There was none at Cale, but a little farther on.... They straggled through the vicinity of today’s Gainesville and, inclining a little west of north, reached a village called Aguacaliquen. There an advance party captured several women, one of whom was the daughter of the cacique, or chief. The father was told he could not get her back until he had guided the Spaniards into the territory of the next tribe to the west. This he did while several of his villagers followed, playing on bone flutes as a sign of peace and begging that father and daughter be released.
When pleas produced nothing—De Soto feared being left in the wilderness with no guides—the Indians decided to ambush the Spaniards at “a very pleasant village” called Napituca, near today’s Live Oak, Florida. De Soto’s interpreter, Juan Ortiz, discovered the plot and gave warning. Spirits leaped. After two months of being harassed by Indian guerrillas, the Spaniards could at last vent their frustration on a massed army—about 400 Indians, as it turned out. Giving thanks to God, the cavalry charged, lances thrusting, swords slashing. Bellow of arquebuses, zings of crossbow darts, yells of “Santiago!” from pike-wielding foot soldiers. Scores of Indians died; hundreds were captured, including a remnant that fled into two nearby lakes and, by hiding in the cold, night-shrouded waters, evaded capture until morning—a brave stand that won both admiration and kind treatment from the Spanish force.

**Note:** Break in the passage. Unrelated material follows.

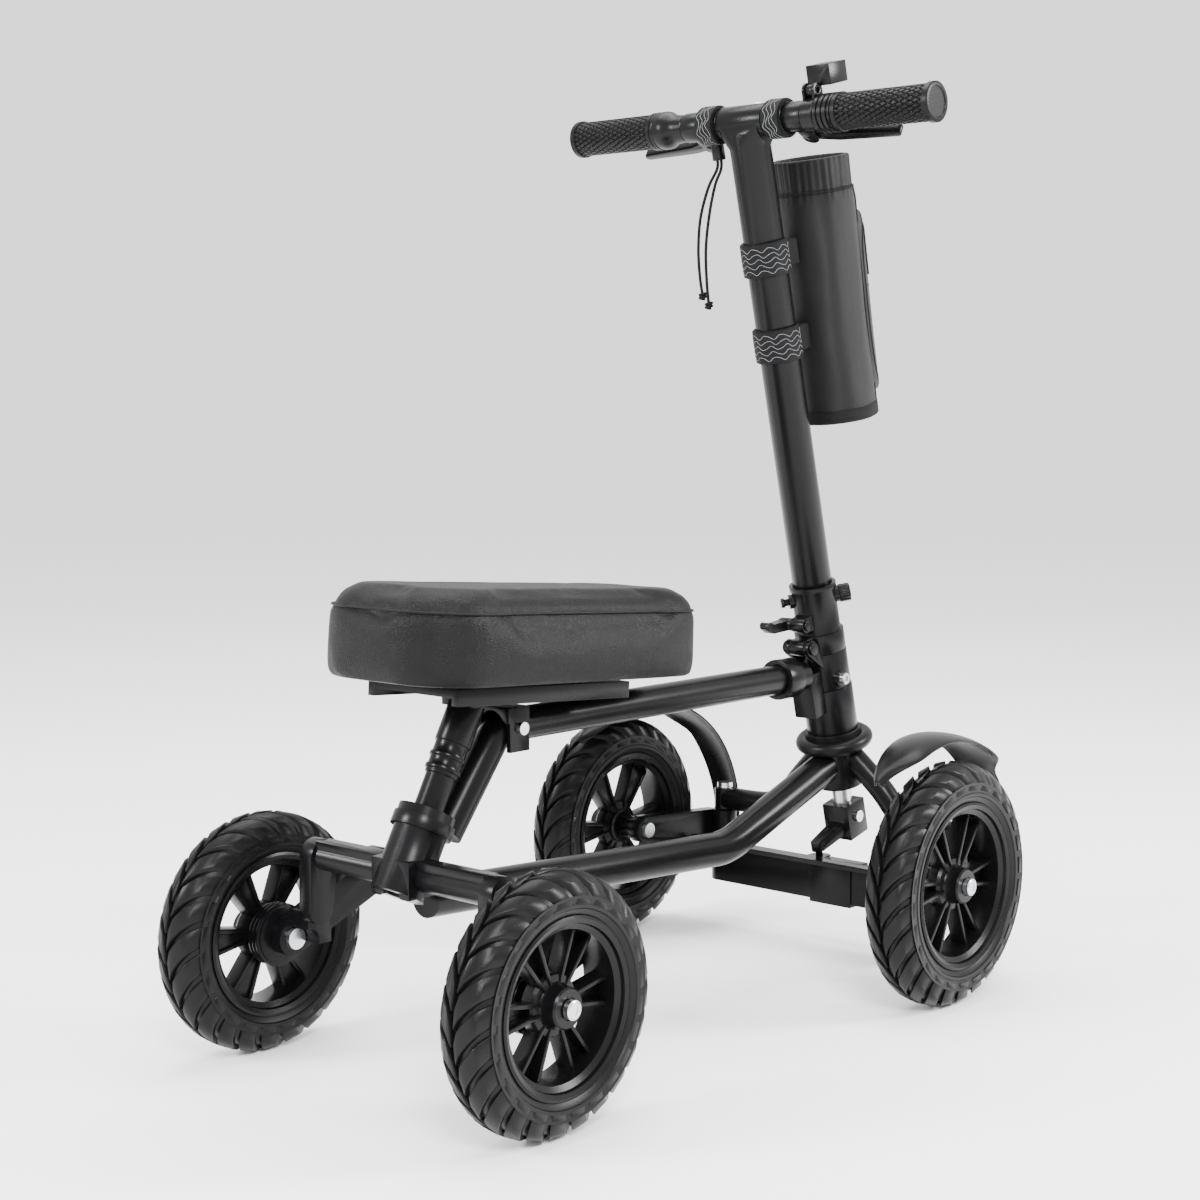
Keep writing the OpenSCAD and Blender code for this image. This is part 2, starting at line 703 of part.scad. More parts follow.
// A strap is a ring round the stem with a tab that runs to the back of the bag.
module strap(s) {
    r = stem_d / 2 + strap_gap;
    in_head() translate([0, 0, s - strap_w / 2]) {
        ring(r, r + strap_t, 0, strap_w);
        translate([r + 0.5, -13, 4]) cube([bag_u - r, 26, strap_w - 8]);
    }
}
module bag_straps() {
    color(rubber) {
        difference() {
            for (s = strap_s) strap(s);
            in_bag() translate([0, 0, -40]) cylinder(r = bag_r + 0.02, h = bag_l + 80);
        }
        for (side = [-1, 1]) on_side(side) in_bar() {
            difference() {
                along_y(pad_r + strap_gap + strap_t, 33, 53);
                along_y(pad_r + strap_gap, 30, 60);
            }
        }
    }
}
module bag_cord_lock() {
    color(rubber) in_bar() difference() {
        translate(lock_at) cylinder(r = 7, h = 22);
        along_y(pad_r + strap_gap + strap_t + press_gap, 30, 60);
    }
}
// The two runs of the drawstring, from under the lock to their knots
cord_left = [[0, 40.5, -36.3], [-1, 42, -46], [-5, 50, -62], [-12, 58, -92], [-21, 62, -126], [-29, 61, -160],
    [-35, 58, -184]];
cord_right = [[0, 45.5, -36.3], [1, 49, -46], [-3, 61, -64], [-11, 71, -94], [-20, 73, -126], [-28, 70, -154],
    [-33, 66, -174]];
module bag_cord() {
    color(rubber) in_bar() {
        swept(smooth(cord_left, 8), cord_r, 8, [1, 0, 0]);
        swept(smooth(cord_right, 8), cord_r, 8, [1, 0, 0]);
    }
}

// Seat
module seat_post() {
    color(black) in_post() {
        translate([0, 0, post_s0]) cylinder(r = post_r, h = post_s1 - post_s0 - 4);
        translate([0, 0, collar_s0]) cylinder(r = post_r + 1.5, h = 32);
        for (k = [0, 1]) translate([0, 0, collar_s0 + 4 + k * 12]) cylinder(r = post_r + 3, h = 4);
        translate([0, 0, collar_s0 + 31]) cylinder(r = post_r + 3, h = post_s1 - 4 - collar_s0 - 31);
    }
}
module seat_tilted() {
    placed() translate([seat_x0, 0, seat_z]) rotate([0, 4, 0]) children();
}
module seat_plate() {
    color(black) difference() {
        union() {
            seat_tilted() {
                box(60, 290, -58, 58, -seat_h - plate_t, -seat_h - 0.3);
                for (side = [-1, 1]) on_side(side) box(60, 290, 50, 58, -seat_h - plate_t - 7, -seat_h - plate_t + 1);
            }
            placed() box(80, 150, -21, 21, seat_bottom - 31, seat_bottom - 17);
        }
        in_post() translate([0, 0, 100]) cylinder(r = post_r + 3 + press_gap, h = post_s1 - 104 + press_gap);
        placed() translate([60, 0, crossbar_z]) rotate([0, 90, 0]) cylinder(r = crossbar_d / 2 + 4, h = 100);
    }
}
module seat_cushion() {
    color(rubber) seat_tilted() translate([0, 0, -seat_h]) linear_extrude(seat_h) hull() {
        for (side = [-1, 1]) on_side(side) {
            translate([54, seat_w / 2 - 54]) circle(r = 54);
            translate([seat_l - 44, seat_nose / 2 - 44]) circle(r = 44);
        }
    }
}

// Front knuckles and fenders
module knuckle_shape() {
    placed() difference() {
        union() {
            translate([kingpin_x, kingpin_y, barrel_z0]) cylinder(r = barrel_r, h = barrel_z1 - barrel_z0);
            hull() {
                translate([kingpin_x - 2, 0, barrel_z0 + 21]) along_y(19, arm_in - 3, arm_in + arm_t, $fn = 32);
                translate([wheelbase, 0, front_r]) along_y(15, arm_in - 3, arm_in + arm_t, $fn = 32);
            }
            translate([wheelbase, 0, front_r]) along_y(shoulder_r, arm_in, front_y - hub_in - 0.5);
            box(kingpin_x - steer_arm, kingpin_x, kingpin_y - 8, kingpin_y + 8,
                barrel_z0, barrel_z0 + steer_arm_t);
            intersection() {
                box(kingpin_x + 8, kingpin_x + 60, arm_in, arm_in + arm_t, barrel_z0 + 8, barrel_z0 + 36);
                translate([fender_at.x, 0, fender_at.y]) along_y(fender_r - fender_t - press_gap, 0, front_y);
            }
            translate([kingpin_x - steer_arm, kingpin_y, barrel_z0]) {
                cylinder(r = 8, h = steer_arm_t);
                cylinder(r = tie_pin_r, h = steer_arm_t + tie_t + 4);
            }
        }
        translate([kingpin_x, kingpin_y, 0]) cylinder(r = kingpin_r + run_gap, h = head_z);
        translate([wheelbase, 0, front_r]) along_y(axle_r + press_gap, 100, front_y);
    }
}
module knuckle_left() { color(black) knuckle_shape(); }
module knuckle_right() { color(black) mirror([0, 1, 0]) knuckle_shape(); }
module fender_shape() {
    placed() difference() {
        translate([fender_at.x, 0, fender_at.y]) rotate([90, 0, 0]) rotate(-8)
            rotate_extrude(angle = fender_angle) translate([fender_r - fender_t, -fender_y1])
            square([fender_t, fender_y1 - fender_y0]);
        knuckle_bulk();
    }
}
// The fender sits on the outside of the knuckle's arm.
module knuckle_bulk() {
    hull() {
        translate([kingpin_x - 2, 0, barrel_z0 + 21]) along_y(19, arm_in - 3, arm_in + arm_t, $fn = 32);
        translate([wheelbase, 0, front_r]) along_y(15, arm_in - 3, arm_in + arm_t, $fn = 32);
    }
    translate([kingpin_x, kingpin_y, barrel_z0 - 40]) cylinder(r = barrel_r + 1, h = 160);
}
module fender_left() { color(black) fender_shape(); }
module fender_right() { color(black) mirror([0, 1, 0]) fender_shape(); }

// Wheels, drawn about the Y axis with the hub's long side outwards
module rim_shape(d) {
    r = d / 2;
    difference() {
        union() {
            difference() {
                along_y(r, -rim_w / 2, rim_w / 2);
                along_y(r - rim_wall, -rim_w / 2 - 1, rim_w / 2 + 1);
            }
            along_y(hub_r, -hub_in, hub_out);
            along_y(hub_r + 9, -8, 10);
            for (k = [0 : spokes - 1]) rotate([0, k * 360 / spokes, 0])
                box(-9, 9, -7, 9, hub_r, r - rim_wall + 2);
        }
        along_y(axle_r + run_gap, -60, 60);
    }
}
module tyre_shape(d, rim_d) {
    w = tyre_w / 2;
    r = d / 2;
    rim = rim_d / 2 + press_gap;
    rotate([90, 0, 0]) rotate_extrude() polygon([[rim, -rim_w / 2 - 1], [rim + 10, -w], [r - 13, -w],
        [r - 4, -w + 8], [r, -w + 17], [r, w - 17], [r - 4, w - 8], [r - 13, w], [rim + 10, w],
        [rim, rim_w / 2 + 1]]);
}
module rear_wheel_at(side) {
    placed() translate([0, side * rear_y, rear_r]) on_side(side) children();
}
module front_wheel_at(side) {
    placed() translate([wheelbase, side * front_y, front_r]) on_side(side) children();
}
module rear_left_rim() { color(black) rear_wheel_at(1) rim_shape(rear_rim_d); }
module rear_right_rim() { color(black) rear_wheel_at(-1) rim_shape(rear_rim_d); }
module front_left_rim() { color(black) front_wheel_at(1) rim_shape(front_rim_d); }
module front_right_rim() { color(black) front_wheel_at(-1) rim_shape(front_rim_d); }
module rear_left_tyre() { color(rubber) rear_wheel_at(1) tyre_shape(rear_wheel_d, rear_rim_d); }
module rear_right_tyre() { color(rubber) rear_wheel_at(-1) tyre_shape(rear_wheel_d, rear_rim_d); }
module front_left_tyre() { color(rubber) front_wheel_at(1) tyre_shape(front_wheel_d, front_rim_d); }
module front_right_tyre() { color(rubber) front_wheel_at(-1) tyre_shape(front_wheel_d, front_rim_d); }
module front_axle(side) {
    color(steel) front_wheel_at(side) {
        along_y(axle_r, arm_in - 3 - front_y, hub_out + head_t);
        along_y(head_r, hub_out + 0.4, hub_out + head_t);
        along_y(head_r, arm_in - 8 - front_y, arm_in - 3 - front_y);
    }
}
module front_axle_left() { front_axle(1); }
module front_axle_right() { front_axle(-1); }

main_tube();
head_lug();
head_tube();
headset_ring();
front_stays();
front_beam();
rear_housing();
rear_arm_left();
rear_arm_right();
crossbar();
crossbar_clamps();
frame_bolts();
brake_drums();
rear_axles();
steerer_tube();
steerer_bearings();
steering_shaft();
pitman_bracket();
hinge_base();
fold_pin();
quick_release_lever();
lever_pin();
tie_bar();
column_tube();
column_knob();
column_spring_pin();
stem();
handlebar();
bar_fittings();
grips();
reflector();
light_bracket();
front_light();
lever_perches();
brake_lever_left();
brake_lever_right();
bag();
bag_straps();
bag_cord_lock();
bag_cord();
seat_post();
seat_plate();
seat_cushion();
knuckle_left();
knuckle_right();
fender_left();
fender_right();
rear_left_rim();
rear_left_tyre();
rear_right_rim();
rear_right_tyre();
front_left_rim();
front_left_tyre();
front_right_rim();
front_right_tyre();
front_axle_left();
front_axle_right();
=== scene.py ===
# Steerable knee scooter with a bottle bag: a black welded frame on four air tyres, a padded knee
# rest, and a folding, sliding column with a handlebar. Metres; X forward, Y to the left, Z up.
import json
import math
import bmesh
import bpy
from mathutils import Matrix, Vector, noise
from mathutils.bvhtree import BVHTree


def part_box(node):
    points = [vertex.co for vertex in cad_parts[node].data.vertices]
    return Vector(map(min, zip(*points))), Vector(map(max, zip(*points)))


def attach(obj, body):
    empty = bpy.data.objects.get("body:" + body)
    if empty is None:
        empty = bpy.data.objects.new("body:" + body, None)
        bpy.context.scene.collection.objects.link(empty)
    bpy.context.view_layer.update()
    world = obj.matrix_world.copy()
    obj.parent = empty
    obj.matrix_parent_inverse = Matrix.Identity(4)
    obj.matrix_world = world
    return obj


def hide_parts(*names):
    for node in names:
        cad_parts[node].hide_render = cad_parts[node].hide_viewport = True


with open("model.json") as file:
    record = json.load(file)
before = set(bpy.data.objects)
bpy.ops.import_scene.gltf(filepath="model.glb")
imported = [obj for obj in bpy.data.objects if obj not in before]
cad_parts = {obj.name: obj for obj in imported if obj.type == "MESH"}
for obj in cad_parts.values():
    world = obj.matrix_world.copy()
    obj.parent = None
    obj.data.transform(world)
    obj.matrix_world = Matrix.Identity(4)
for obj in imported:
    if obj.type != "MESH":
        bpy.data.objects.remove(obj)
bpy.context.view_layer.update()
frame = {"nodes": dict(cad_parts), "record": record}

bpy.ops.object.select_all(action="DESELECT")
MM = 0.001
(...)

Not all the captives were handled that generously. Their services were needed. During marches males were linked by chains and iron collars and forced to serve as porters for the army. Women, historian Garcilaso de la Vega wrote after talking to participants in the adventure, served as “domestics,” grinding the rations of maize, cooking the meals, and so on. Rodrigo Ranjel, De Soto’s private secretary, was more specific: the soldiers desired women for “foul use and lewdness.” Whenever the conquerors seized a new village, its cacique was impressed as a hostage and guide and released only after his subjects had served as bearers over the next stretch of the journey. Rebels against the enslavement received punishments designed to warn other recalcitrants. Some had a hand or nose cut off, a few were tied to stakes and burned or shot to death with arrows fired by Indian auxiliaries. Now and then one was torn to pieces by the Spaniard’s war dogs. They accepted the ordeals with a stoicism that won the grudging approval of the expedition’s chroniclers.